The Shift in Responsibilities & the Lack of Education

So, what just happened? Corporate America (primarily fortune 500 companies) went from providing us vehicles of guaranteed lifetime income in the form of a monthly pension that generally covered our cost of living for retirement until they convinced the government to change to a 401(k) plan instead. This transition saved the company money but left us (the employees) struggling to save for retirement.  

Let’s not leave out how this happened without the working class being adequately informed on how impactful this change would be. How could this be? Simple, enrolling in a pension plan was thoughtless, employees were automictically enrolled when they started at a new company. That changed with the switch to 401(k) plans. With 401(k) plans, employees are merely given the option to contribute to their retirement, without being educated on what a 401(k) plan is, how it works, and with the expectation that they are well-versed in investment knowledge. 

The transition left many Americans, especially Baby Boomers—who were just joining the working-class during this time—unprepared for retirement. Now, retiring in large numbers, the introduction of the 401(k)-plan, coupled with the financial crisis of 2008, have crippled Baby Boomers from effectively saving for retirement. Due to this level of unpreparedness, mostly at the hands of corporate America, the majority of Baby Boomers are predicted to fail during retirement. 

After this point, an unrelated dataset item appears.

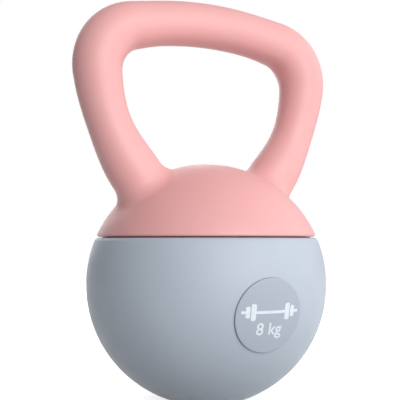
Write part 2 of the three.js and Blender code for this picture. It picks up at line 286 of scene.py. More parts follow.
class Material:
    """A node material around one Principled shader, in the piece's own coordinates."""

    def __init__(self, name, roughness, sheen=0.0, specular=0.5):
        self.material = bpy.data.materials.new(name)
        self.material.use_nodes = True
        self.nodes = self.material.node_tree.nodes
        self.links = self.material.node_tree.links
        self.shader = self.nodes["Principled BSDF"]
        self.shader.inputs["Roughness"].default_value = roughness
        self.shader.inputs["Specular IOR Level"].default_value = specular
        self.shader.inputs["Sheen Weight"].default_value = sheen
        self.coordinates = self.nodes.new("ShaderNodeTexCoord").outputs["Object"]

    def noise(self, size, detail=2.0, roughness=0.5):
        """Noise whose features are about size millimetres wide."""
        node = self.nodes.new("ShaderNodeTexNoise")
        node.inputs["Scale"].default_value = 1 / (size * MM)
        node.inputs["Detail"].default_value = detail
        node.inputs["Roughness"].default_value = roughness
        self.links.new(self.coordinates, node.inputs["Vector"])
        return node.outputs["Fac"]

    def cells(self, size):
        """A node of cells about size millimetres apart. Its Distance grows outwards from
        each cell's point, and its Color is each cell's own."""
        node = self.nodes.new("ShaderNodeTexVoronoi")
        node.inputs["Scale"].default_value = 1 / (size * MM)
        self.links.new(self.coordinates, node.inputs["Vector"])
        return node

    def spread(self, value, low, high, start=0.3, end=0.7):
        """A value from start to end, spread evenly from low to high."""
        node = self.nodes.new("ShaderNodeMapRange")
        node.inputs["From Min"].default_value = start
        node.inputs["From Max"].default_value = end
        node.inputs["To Min"].default_value = low
        node.inputs["To Max"].default_value = high
        self.links.new(value, node.inputs["Value"])
        return node.outputs["Result"]

    def blend(self, factor, first, second):
        """A mix of two colours, each a colour or a socket."""
        node = self.nodes.new("ShaderNodeMix")
        node.data_type = "RGBA"
        inputs = ((MIX_FACTOR, factor), (MIX_FIRST, first), (MIX_SECOND, second))
        for socket, value in inputs:
            if isinstance(value, bpy.types.NodeSocket):
                self.links.new(value, node.inputs[socket])
            elif isinstance(value, float):
                node.inputs[socket].default_value = value
            else:
                node.inputs[socket].default_value = (*value, 1)
        return node.outputs[MIX_RESULT]

    def colour(self, socket):
        self.links.new(socket, self.shader.inputs["Base Color"])

    def roughness(self, socket):
        self.links.new(socket, self.shader.inputs["Roughness"])

    def bump(self, layers):
        """Layers of (height socket, depth in millimetres), coarse ones first."""
        normal = None
        for height, depth in layers:
            node = self.nodes.new("ShaderNodeBump")
            node.inputs["Strength"].default_value = 1
            node.inputs["Distance"].default_value = depth * MM
            self.links.new(height, node.inputs["Height"])
            if normal:
                self.links.new(normal, node.inputs["Normal"])
            normal = node.outputs["Normal"]
        self.links.new(normal, self.shader.inputs["Normal"])


# The lamps wash these colours out.
DEEPENING = {"handle_plastic": (1.0, 0.87, 0.87), "badge_vinyl": (1.0, 0.985, 0.985)}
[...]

Baby Boomers aren’t the only generation unprepared for retirement Gen X, Gen Y, Gen Z; we are all unprepared. Besides the lack of knowledge in investing in a 401(k), most of us start saving for retirement too late; and this could be the product of bad conversations. Imagine this: instead of approaching a young adult, age 18-24—who are unphased by the word retirement because to them it’s a lifetime away—and telling them “Hey, you should start saving for retirement!” try saying “Wouldn’t it be wonderful to achieve the point in your professional life where you no longer have to trade time for money? Where you achieve financial freedom and do not have to rely on a corporation for a paycheck?”. Why? Because financial freedom and retirement are one-in-the-same. Retirement, we know it won’t happen until at least the age of 65, but financial freedom can arrive at any time and age you choose, so long as you are willing to work hard. 

A lot has changed since western civilizations’ introduction to retirement, medicine is constantly evolving, life expectancies are rising, and people are finding creative ways to earn money. So, isn’t it time we redefine what it means to retire?